>> Begin

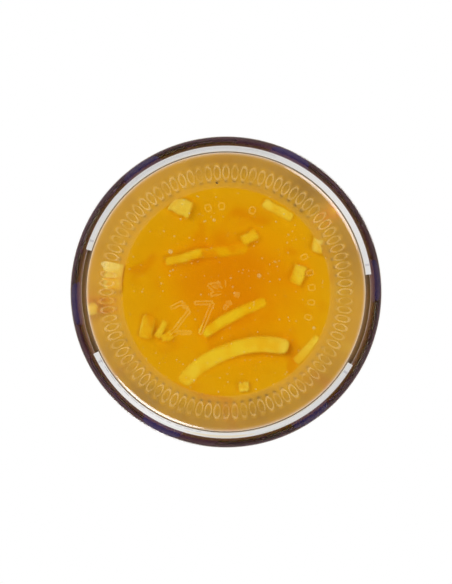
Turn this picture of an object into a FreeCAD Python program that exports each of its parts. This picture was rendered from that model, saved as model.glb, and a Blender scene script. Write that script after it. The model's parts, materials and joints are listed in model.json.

>> End
>> Begin

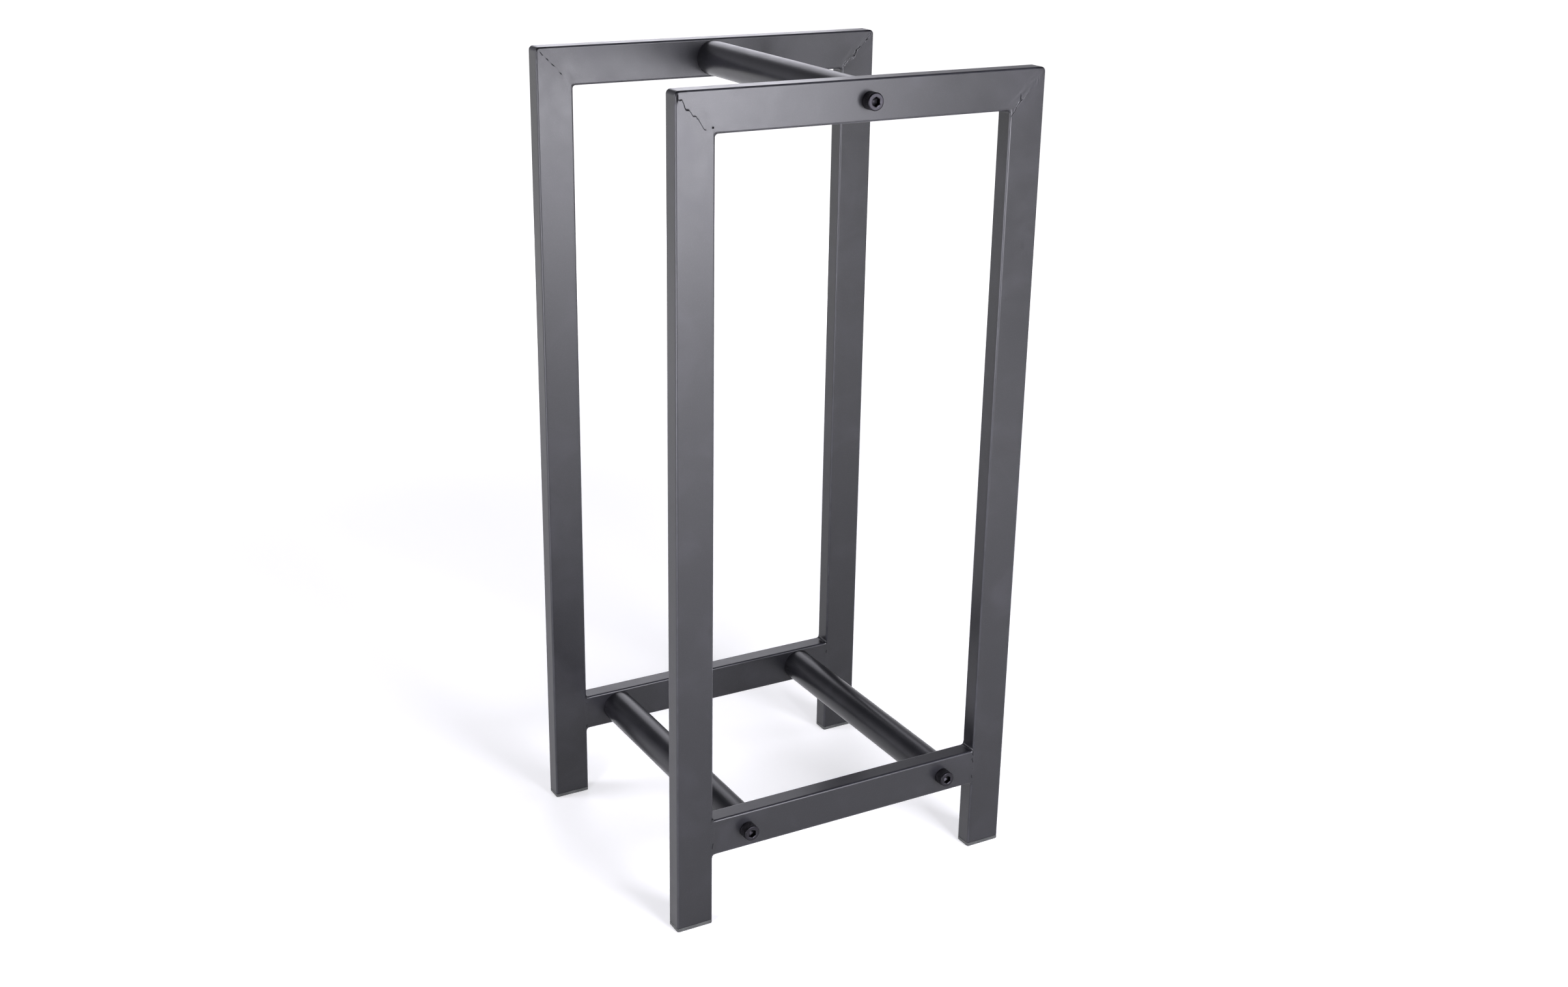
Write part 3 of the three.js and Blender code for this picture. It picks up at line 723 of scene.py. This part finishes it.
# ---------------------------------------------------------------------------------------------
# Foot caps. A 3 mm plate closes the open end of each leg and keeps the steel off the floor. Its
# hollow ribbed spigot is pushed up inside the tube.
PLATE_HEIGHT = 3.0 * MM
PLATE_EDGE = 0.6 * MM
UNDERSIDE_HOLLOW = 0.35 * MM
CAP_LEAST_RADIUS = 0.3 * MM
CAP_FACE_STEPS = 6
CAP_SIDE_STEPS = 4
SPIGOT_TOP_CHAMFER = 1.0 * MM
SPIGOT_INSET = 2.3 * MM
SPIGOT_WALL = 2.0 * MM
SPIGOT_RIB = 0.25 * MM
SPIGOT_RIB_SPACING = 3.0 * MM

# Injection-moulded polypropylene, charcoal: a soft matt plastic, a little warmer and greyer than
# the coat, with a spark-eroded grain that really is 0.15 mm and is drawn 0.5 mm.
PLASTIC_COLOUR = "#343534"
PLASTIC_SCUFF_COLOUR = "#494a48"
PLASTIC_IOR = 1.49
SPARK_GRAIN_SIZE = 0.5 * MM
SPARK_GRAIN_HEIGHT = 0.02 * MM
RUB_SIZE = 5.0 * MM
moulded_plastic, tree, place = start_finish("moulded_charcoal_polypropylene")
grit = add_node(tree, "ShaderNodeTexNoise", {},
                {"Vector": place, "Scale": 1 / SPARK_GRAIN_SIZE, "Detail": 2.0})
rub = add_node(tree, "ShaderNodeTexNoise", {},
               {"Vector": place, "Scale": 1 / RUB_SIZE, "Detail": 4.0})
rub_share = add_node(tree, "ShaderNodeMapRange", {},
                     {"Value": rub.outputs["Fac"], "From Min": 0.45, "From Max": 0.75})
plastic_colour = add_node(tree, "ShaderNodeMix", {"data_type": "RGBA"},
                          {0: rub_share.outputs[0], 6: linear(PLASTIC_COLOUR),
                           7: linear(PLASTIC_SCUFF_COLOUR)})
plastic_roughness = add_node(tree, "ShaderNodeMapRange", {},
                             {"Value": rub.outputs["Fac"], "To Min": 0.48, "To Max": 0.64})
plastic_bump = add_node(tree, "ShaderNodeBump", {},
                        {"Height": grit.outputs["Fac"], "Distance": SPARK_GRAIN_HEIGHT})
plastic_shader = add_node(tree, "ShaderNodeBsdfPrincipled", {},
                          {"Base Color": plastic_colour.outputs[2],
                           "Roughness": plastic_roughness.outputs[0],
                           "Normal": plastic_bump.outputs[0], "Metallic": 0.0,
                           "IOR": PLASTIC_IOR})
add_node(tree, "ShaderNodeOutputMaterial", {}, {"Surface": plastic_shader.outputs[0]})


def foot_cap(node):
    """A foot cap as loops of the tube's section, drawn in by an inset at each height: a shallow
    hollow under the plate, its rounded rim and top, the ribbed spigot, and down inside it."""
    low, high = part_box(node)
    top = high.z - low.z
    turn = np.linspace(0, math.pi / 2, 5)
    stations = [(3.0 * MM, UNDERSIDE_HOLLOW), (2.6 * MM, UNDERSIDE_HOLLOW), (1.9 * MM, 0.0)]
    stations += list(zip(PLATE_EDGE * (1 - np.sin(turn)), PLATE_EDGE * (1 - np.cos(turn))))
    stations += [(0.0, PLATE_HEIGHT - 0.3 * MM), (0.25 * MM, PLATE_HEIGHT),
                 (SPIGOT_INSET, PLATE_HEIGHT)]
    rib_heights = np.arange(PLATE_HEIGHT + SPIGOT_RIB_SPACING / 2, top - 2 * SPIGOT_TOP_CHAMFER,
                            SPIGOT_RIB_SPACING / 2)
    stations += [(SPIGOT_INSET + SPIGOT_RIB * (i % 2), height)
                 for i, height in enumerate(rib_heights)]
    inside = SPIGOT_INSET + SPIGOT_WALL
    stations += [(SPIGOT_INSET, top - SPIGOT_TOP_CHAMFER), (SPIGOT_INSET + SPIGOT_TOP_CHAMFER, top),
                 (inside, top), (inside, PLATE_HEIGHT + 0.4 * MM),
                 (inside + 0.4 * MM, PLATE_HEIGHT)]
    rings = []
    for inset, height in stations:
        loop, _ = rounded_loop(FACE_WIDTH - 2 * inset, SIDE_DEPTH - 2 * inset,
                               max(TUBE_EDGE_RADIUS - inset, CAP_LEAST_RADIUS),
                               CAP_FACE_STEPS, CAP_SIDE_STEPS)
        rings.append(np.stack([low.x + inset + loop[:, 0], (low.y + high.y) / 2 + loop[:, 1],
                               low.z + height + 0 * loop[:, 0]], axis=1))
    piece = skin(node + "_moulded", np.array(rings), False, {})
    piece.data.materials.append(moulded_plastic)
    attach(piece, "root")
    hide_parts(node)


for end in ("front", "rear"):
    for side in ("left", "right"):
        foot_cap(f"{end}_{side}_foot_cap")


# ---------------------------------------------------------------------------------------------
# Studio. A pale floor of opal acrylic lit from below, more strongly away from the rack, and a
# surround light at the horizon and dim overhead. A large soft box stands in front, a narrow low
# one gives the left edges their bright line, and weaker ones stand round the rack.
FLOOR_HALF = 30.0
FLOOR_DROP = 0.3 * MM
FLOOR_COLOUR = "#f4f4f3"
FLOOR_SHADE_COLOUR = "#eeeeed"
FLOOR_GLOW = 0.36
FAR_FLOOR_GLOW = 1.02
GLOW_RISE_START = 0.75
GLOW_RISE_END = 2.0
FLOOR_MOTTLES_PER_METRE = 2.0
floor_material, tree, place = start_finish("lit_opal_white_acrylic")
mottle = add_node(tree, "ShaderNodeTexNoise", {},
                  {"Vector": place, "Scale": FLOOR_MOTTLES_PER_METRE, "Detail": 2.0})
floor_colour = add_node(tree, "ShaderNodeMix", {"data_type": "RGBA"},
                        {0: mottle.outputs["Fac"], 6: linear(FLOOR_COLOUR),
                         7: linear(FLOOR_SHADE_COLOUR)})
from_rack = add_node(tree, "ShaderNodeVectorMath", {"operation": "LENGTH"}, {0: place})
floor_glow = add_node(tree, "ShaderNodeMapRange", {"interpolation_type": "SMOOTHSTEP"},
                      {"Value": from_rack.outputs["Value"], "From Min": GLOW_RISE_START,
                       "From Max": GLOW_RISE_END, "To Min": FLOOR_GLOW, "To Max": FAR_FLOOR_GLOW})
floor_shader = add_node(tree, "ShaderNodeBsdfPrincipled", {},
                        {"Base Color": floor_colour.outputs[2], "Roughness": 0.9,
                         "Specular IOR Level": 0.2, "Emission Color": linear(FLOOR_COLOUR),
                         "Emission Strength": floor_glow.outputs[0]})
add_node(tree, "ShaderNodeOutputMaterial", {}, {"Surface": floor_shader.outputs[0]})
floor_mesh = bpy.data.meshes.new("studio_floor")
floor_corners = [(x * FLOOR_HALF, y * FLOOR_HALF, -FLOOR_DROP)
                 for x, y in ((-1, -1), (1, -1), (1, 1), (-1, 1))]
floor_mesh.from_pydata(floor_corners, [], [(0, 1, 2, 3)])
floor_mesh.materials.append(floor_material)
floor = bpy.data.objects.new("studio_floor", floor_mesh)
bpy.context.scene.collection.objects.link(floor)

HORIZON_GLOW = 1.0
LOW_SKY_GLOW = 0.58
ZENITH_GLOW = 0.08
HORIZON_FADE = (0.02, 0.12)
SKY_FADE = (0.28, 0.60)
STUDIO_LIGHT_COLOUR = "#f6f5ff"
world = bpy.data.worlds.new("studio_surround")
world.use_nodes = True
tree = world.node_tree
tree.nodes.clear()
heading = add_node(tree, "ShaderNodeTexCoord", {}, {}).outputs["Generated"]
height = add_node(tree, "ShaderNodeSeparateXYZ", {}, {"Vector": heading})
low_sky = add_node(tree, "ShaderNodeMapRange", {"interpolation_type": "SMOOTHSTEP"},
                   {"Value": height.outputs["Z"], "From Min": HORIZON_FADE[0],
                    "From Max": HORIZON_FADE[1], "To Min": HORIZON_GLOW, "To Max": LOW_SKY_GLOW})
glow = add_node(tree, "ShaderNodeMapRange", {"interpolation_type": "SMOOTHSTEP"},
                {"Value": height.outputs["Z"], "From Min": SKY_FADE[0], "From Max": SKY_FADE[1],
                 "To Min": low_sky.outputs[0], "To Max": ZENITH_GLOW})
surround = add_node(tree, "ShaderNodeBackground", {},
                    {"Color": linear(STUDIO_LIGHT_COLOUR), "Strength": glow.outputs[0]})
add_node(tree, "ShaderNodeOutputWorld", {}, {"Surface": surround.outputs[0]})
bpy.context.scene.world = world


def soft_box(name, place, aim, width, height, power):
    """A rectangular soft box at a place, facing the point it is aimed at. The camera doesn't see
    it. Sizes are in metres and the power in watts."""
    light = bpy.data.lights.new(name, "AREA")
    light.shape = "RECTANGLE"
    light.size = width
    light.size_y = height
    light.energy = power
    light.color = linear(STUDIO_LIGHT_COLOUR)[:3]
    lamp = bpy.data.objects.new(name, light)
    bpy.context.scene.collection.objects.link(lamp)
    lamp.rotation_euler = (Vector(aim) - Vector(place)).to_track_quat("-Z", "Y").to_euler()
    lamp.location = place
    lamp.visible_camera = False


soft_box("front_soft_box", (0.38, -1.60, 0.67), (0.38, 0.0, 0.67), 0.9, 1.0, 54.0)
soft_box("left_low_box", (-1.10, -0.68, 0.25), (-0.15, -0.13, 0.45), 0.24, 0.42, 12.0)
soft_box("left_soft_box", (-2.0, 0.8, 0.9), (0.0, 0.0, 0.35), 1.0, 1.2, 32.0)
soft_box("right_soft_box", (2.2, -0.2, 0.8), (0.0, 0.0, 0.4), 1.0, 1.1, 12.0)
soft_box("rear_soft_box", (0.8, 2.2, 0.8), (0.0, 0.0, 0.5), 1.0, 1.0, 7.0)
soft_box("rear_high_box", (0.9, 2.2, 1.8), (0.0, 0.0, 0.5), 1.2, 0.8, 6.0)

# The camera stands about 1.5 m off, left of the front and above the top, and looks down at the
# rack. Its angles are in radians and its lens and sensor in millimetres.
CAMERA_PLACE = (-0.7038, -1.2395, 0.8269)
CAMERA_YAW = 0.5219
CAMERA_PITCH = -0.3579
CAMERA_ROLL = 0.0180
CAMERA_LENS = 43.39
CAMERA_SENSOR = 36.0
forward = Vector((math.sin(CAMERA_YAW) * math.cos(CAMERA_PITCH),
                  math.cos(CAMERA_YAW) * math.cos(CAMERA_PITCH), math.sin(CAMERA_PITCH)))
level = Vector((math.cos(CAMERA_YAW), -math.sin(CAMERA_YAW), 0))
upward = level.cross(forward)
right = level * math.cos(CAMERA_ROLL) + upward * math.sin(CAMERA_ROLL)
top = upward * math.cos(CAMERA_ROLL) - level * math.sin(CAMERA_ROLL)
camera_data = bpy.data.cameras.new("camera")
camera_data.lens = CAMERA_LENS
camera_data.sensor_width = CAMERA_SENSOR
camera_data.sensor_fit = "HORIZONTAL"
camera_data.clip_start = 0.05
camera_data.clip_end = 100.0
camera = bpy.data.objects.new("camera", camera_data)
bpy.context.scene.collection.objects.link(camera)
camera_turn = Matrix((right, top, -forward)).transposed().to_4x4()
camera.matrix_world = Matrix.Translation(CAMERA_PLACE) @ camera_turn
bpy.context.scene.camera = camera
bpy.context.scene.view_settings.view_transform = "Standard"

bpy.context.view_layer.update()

>> End

Pick each line holding the word "piece" out of the data and copy it.

    piece = skin(node + "_moulded", np.array(rings), False, {})
    piece.data.materials.append(moulded_plastic)
    attach(piece, "root")